• **Extracted records**:
= = = =

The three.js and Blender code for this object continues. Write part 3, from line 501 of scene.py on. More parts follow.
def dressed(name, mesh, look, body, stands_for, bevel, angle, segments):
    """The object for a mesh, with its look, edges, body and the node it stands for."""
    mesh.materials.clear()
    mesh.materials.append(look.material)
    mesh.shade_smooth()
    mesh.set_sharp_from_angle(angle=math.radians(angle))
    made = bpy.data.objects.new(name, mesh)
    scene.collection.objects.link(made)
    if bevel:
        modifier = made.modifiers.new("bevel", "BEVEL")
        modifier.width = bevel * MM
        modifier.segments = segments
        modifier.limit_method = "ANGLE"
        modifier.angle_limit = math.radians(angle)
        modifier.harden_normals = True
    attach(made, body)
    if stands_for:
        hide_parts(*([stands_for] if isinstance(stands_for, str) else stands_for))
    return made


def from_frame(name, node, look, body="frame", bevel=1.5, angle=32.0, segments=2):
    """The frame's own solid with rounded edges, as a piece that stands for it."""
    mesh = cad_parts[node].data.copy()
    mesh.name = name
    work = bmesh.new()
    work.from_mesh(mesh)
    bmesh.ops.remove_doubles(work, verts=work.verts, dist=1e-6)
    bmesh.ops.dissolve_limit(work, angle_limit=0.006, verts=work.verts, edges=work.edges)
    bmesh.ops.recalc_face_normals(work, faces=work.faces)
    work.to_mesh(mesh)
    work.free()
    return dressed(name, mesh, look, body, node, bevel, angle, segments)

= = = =

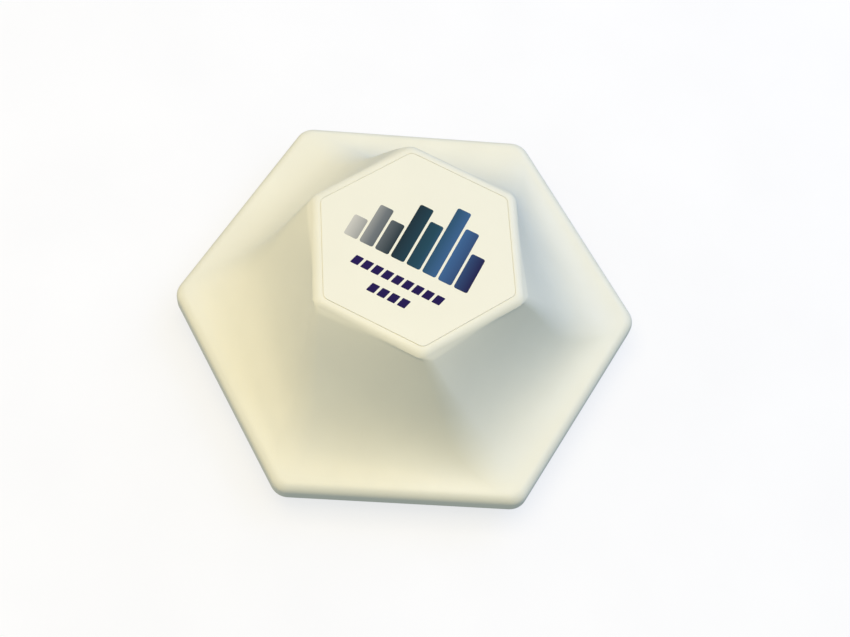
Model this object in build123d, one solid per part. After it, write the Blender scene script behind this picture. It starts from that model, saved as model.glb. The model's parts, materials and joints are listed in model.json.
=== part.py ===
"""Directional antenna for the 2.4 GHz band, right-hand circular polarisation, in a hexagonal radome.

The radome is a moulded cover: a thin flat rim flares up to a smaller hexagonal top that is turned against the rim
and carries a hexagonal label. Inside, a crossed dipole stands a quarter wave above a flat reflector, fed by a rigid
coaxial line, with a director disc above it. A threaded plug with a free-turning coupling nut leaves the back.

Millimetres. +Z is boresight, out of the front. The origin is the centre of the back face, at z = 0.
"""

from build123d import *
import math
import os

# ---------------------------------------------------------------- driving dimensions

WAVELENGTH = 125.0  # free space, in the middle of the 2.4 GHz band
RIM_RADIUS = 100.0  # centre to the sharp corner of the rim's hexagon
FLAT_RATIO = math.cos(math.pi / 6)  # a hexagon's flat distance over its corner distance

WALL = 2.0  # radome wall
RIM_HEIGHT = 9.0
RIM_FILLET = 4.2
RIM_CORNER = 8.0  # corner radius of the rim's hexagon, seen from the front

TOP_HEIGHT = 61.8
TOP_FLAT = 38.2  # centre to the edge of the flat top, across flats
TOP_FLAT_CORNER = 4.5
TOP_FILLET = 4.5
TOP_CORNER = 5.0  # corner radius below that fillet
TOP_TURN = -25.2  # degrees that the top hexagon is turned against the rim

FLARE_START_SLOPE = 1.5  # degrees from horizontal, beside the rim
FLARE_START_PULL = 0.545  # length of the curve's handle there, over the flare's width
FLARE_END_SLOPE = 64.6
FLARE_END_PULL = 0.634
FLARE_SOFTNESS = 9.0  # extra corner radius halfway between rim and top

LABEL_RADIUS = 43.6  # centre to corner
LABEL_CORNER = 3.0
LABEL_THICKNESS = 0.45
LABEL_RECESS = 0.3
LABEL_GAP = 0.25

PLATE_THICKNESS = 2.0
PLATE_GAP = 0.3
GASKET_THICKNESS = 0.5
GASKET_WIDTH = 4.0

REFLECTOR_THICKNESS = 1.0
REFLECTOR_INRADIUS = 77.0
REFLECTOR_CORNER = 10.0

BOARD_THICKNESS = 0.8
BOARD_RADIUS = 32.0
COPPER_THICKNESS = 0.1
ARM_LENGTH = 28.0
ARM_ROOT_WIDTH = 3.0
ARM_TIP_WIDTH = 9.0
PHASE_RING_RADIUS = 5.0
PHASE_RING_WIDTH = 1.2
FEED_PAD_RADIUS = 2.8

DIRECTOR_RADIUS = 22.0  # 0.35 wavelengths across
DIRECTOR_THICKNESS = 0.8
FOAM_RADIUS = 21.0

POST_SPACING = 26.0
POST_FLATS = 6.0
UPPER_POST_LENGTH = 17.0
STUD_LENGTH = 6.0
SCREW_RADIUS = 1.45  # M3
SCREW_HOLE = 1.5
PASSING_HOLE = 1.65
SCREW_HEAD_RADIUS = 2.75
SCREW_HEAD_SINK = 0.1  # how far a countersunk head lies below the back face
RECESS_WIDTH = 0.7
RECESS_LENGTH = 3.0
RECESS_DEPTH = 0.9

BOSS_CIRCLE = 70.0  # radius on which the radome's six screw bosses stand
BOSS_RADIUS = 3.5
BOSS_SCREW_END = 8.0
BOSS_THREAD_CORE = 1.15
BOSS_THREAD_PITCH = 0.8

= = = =

• **Set problem**: Set down, without any change, only the lines from the line that holds "hide_parts(*([stands_for] if isinstance(stands_for, str)" through the line that holds "node, bevel, angle, segments)", both lines included.

• **Correct result**:
        hide_parts(*([stands_for] if isinstance(stands_for, str) else stands_for))
    return made


def from_frame(name, node, look, body="frame", bevel=1.5, angle=32.0, segments=2):
    """The frame's own solid with rounded edges, as a piece that stands for it."""
    mesh = cad_parts[node].data.copy()
    mesh.name = name
    work = bmesh.new()
    work.from_mesh(mesh)
    bmesh.ops.remove_doubles(work, verts=work.verts, dist=1e-6)
    bmesh.ops.dissolve_limit(work, angle_limit=0.006, verts=work.verts, edges=work.edges)
    bmesh.ops.recalc_face_normals(work, faces=work.faces)
    work.to_mesh(mesh)
    work.free()
    return dressed(name, mesh, look, body, node, bevel, angle, segments)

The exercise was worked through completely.